安成久說,去年接了薩滿以後,現在身體好多了,胖了,感覺好多了。今年6月又犯了一次病。作為薩滿就應該治病,可是現在要工作,不能做。我的病可能與這有關係。我又給神位上供,用七種花沐浴,以後就好多了。我們是在夢裡學的薩滿曲子、鼓點,老師教得很清楚。有時夜裡休息不好,醒來就忘了一半。 安成久也知道一些薩滿教知識,他介紹說,有的家族神位是從東北帶來的,要把這種神請過去,才能當薩滿。伊散珠媽媽是薩滿場院里地位最高的神。 看病的時候,病人家里人的態度很重要。你相信,病就能好一點。經我們看了以後,按照吩咐去做,好得就快,不相信的反而嚴重。有個病人頭疼,不能動。我們說出了他的病因,就是他到了不能去的地方和臟的地方,像生小孩、死人的人家是不能去的,他就違犯了這個規矩。可是他不相信,病又反復了。他病重,對我們來說,病也更重。我們的目的就是要徹底把病治好。做薩滿的不能做惡事、壞事,只能做好事,不然就是懲罰自己。

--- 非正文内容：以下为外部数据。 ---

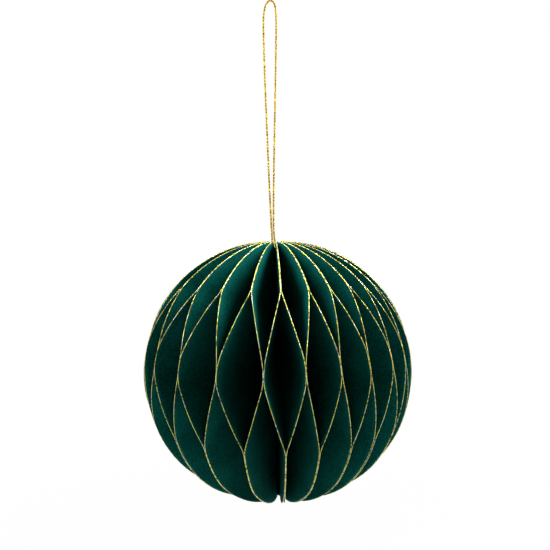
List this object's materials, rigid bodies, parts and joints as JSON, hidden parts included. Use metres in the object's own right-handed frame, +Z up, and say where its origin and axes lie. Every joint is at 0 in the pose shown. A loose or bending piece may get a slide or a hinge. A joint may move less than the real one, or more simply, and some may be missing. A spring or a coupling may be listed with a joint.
{
  "type": "honeycomb paper ball ornament",
  "caption": "Hanging honeycomb paper ball: bent half-disc card leaves glued in staggered bands around a spine, with glittered rims and a loop of twisted metallic cord.",
  "frame": {"origin": "inside of the top of the hanging loop, where a hook carries the ornament", "axes": "+Z up along the ball's spine, the front of the ball looks along -Y, +X to the viewer's right"},
  "size_m": [0.1, 0.1, 0.1825],
  "materials": {
    "leaf_card": "dyed uncoated card, dark bottle green, cut rims dipped in fine gold glitter",
    "metallic_cord": "twisted gold lurex cord"
  },
  "bodies": {
    "root": {"leaf_01": "leaf_card", "leaf_02": "leaf_card", "leaf_03": "leaf_card", "leaf_04": "leaf_card", "leaf_05": "leaf_card", "leaf_06": "leaf_card", "leaf_07": "leaf_card", "leaf_08": "leaf_card", "leaf_09": "leaf_card", "leaf_10": "leaf_card", "leaf_11": "leaf_card", "leaf_12": "leaf_card", "leaf_13": "leaf_card", "leaf_14": "leaf_card", "leaf_15": "leaf_card", "leaf_16": "leaf_card", "leaf_17": "leaf_card", "leaf_18": "leaf_card", "leaf_19": "leaf_card", "leaf_20": "leaf_card", "leaf_21": "leaf_card", "leaf_22": "leaf_card", "leaf_23": "leaf_card", "leaf_24": "leaf_card", "leaf_25": "leaf_card", "leaf_26": "leaf_card", "leaf_27": "leaf_card", "leaf_28": "leaf_card", "leaf_29": "leaf_card", "leaf_30": "leaf_card", "leaf_31": "leaf_card", "leaf_32": "leaf_card", "leaf_33": "leaf_card", "leaf_34": "leaf_card", "leaf_35": "leaf_card", "leaf_36": "leaf_card", "leaf_37": "leaf_card", "leaf_38": "leaf_card", "leaf_39": "leaf_card", "leaf_40": "leaf_card", "leaf_41": "leaf_card", "leaf_42": "leaf_card", "leaf_43": "leaf_card", "leaf_44": "leaf_card", "leaf_45": "leaf_card", "leaf_46": "leaf_card", "leaf_47": "leaf_card", "leaf_48": "leaf_card", "hang_cord": "metallic_cord"}
  },
  "joints": []
}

尋找病因就像診斷一樣,分析對的話,不舉行儀式,醫治三天就會好;有的不是一次就能查出病因,要反複查,複查清楚再做事。我們看病的過程中,說好的、說壞的,都有。有的病好了以後,過年過節還過來看我們。五牛錄有個20多歲的女孩,我們治好了,現在能下地勞動了。 我們治好的第一個病人是一個上大學的女孩。她在學校突然間眼睛看不見了,學校那邊治不好,就到烏魯木齊去治療,後來因為家庭經濟上有困難就回來了。當時她媽非常虔誠,我們給她做了三次儀式,現在眼睛復明了,回去上學去了。今年暑假還回來看我們。 如果有人是十年、二十年的慢性病,那就不好治,所以就不治了。治這種病時自己很困難,一方面患者患病時間很長,我們治療起來身體比較累。別人看我們好像沒事,其實在那時我們很困難。現在看一次病人要休息三天。但是病人太多,幾乎每天上下午都要看兩個,冬天病人更多。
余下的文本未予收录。